His job also requires him to ignore all he learned at Dartmouth of history and literature and philosophy and what have you, and to joke only about matters with which his audience is familiar, recent television commercials, celebrities of the moment, big-grossing motion pictures of the past year, extraordinarily popular records, political figures in the news incessantly, and on and on. This must become tiresome.

He is the most rootless of my children, and the one most likely to drift away. If he reproduces, his children, in California, perhaps, will never find out, probably, unless they read this book, that they are de St.
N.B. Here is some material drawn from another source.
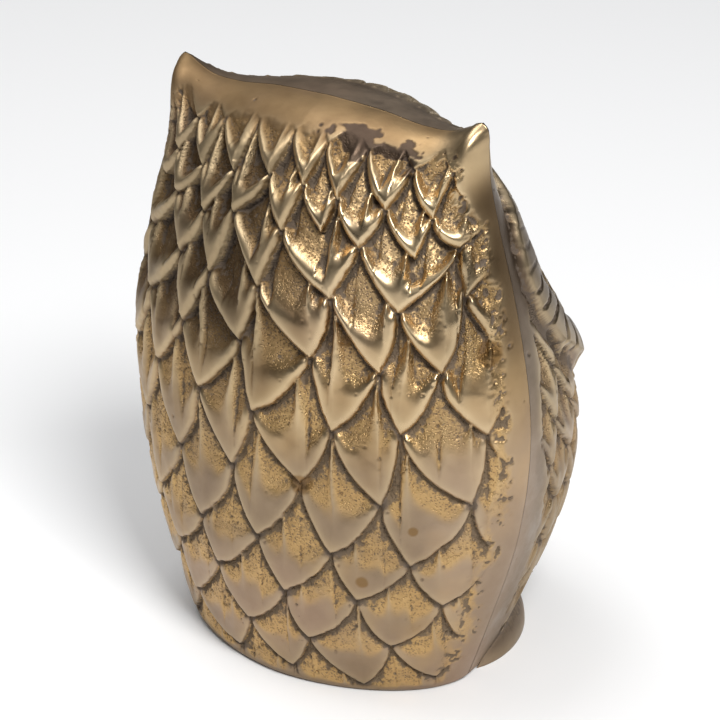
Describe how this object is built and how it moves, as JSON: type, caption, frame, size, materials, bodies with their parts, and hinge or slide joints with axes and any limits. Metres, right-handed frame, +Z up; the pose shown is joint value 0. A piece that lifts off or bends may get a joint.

Andrés and have second cousins named Carl Hiroaki Vonnegut and Emiko Alice Vonnegut and on and on.

• • •

Steve’s younger brother Kurt Adams, nine years old when we adopted him, also lives in Leverett, near his brother Jim. Kurt was the first of the brothers to settle there. He is thirty-two now, and a pilot for Air New England, and a builder on speculation of beautiful post-and-beam houses which are entirely heated by wood stoves. He lives in such a house himself. He is married to an excellent artist named Lindsay Palermo. So far, they have not had a child.

Kurt is the only canny business person of the lot. He is of modest means, but he makes satisfying gains on small investments. He has a little victory garden of dollars that he tends.

The rest do not care for money games. They cannot pay attention—any more than my father or mother or sister could, than my brother can.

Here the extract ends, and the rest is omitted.